Last year, a National Center for Atmospheric Research (NCAR) study concluded that “the weather patterns that typically bring moisture to the southwestern United States are becoming more rare, an indication that the region is sliding into the drier climate state predicted by global models.” And that study only analyzed data through 2010 — so it didn’t even include the devastating drying seen recently in large parts of the Southwest, such as the worst drought California has seen in over a thousand years!
Since climate scientists were right about this drying trend we must take seriously their current projections of widespread global megadroughts in the coming decades on our current CO2 emissions pathway — including in the U.S.’s own breadbasket.
Here is a 2015 NASA projection of what the normal climate of North America will look like unless we keep taking stronger and stronger measures to slash carbon pollution. The darkest areas have soil moisture comparable to that seen during the 1930s Dust Bowl.

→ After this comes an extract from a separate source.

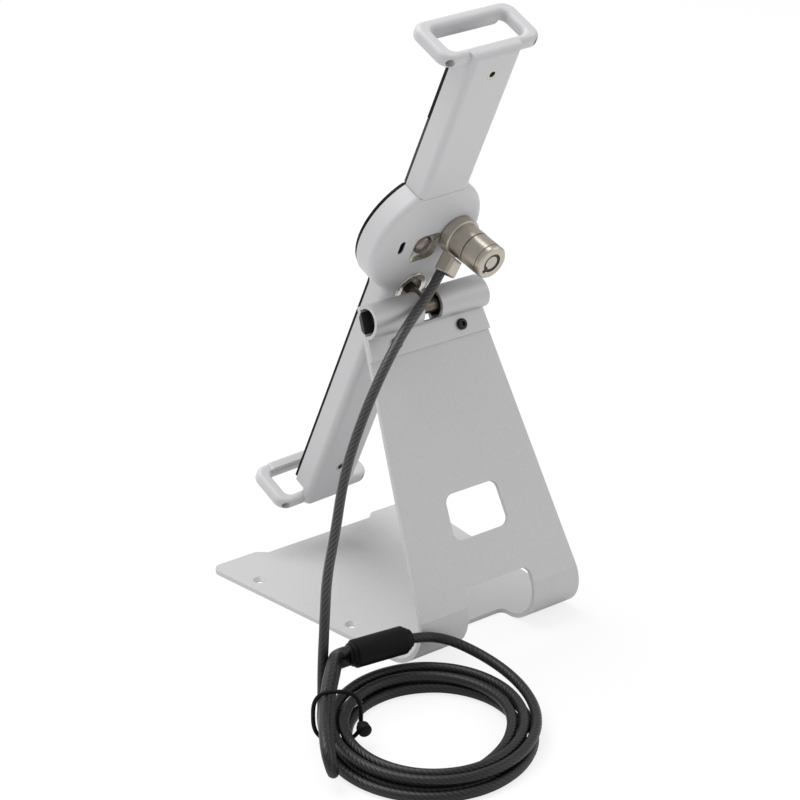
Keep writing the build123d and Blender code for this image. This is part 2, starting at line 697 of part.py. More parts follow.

I called this prolonged, multi-decadal warming and drying “Dust-Bowlification” in a 2011 Nature review article, “The Next Dust Bowl,” because the 1930s Dust Bowl seems to be the best analogy to what’s coming. But in fact, the coming multidecadal megadroughts will be much worse than the Dust Bowl of the 1930s — “worse than anything seen during the last 2000 years,” as explained in a major 2014 study, “Assessing the risk of persistent drought using climate model simulations and paleoclimate data.” They will be the kind of megadroughts that in the past destroyed entire civilizations.
If the world does manage to keep total warming well below 2°C (3.6°F), then we can minimize the chances of catastrophic mega-droughts. But only if we heed the overwhelming scientific literature on the subject.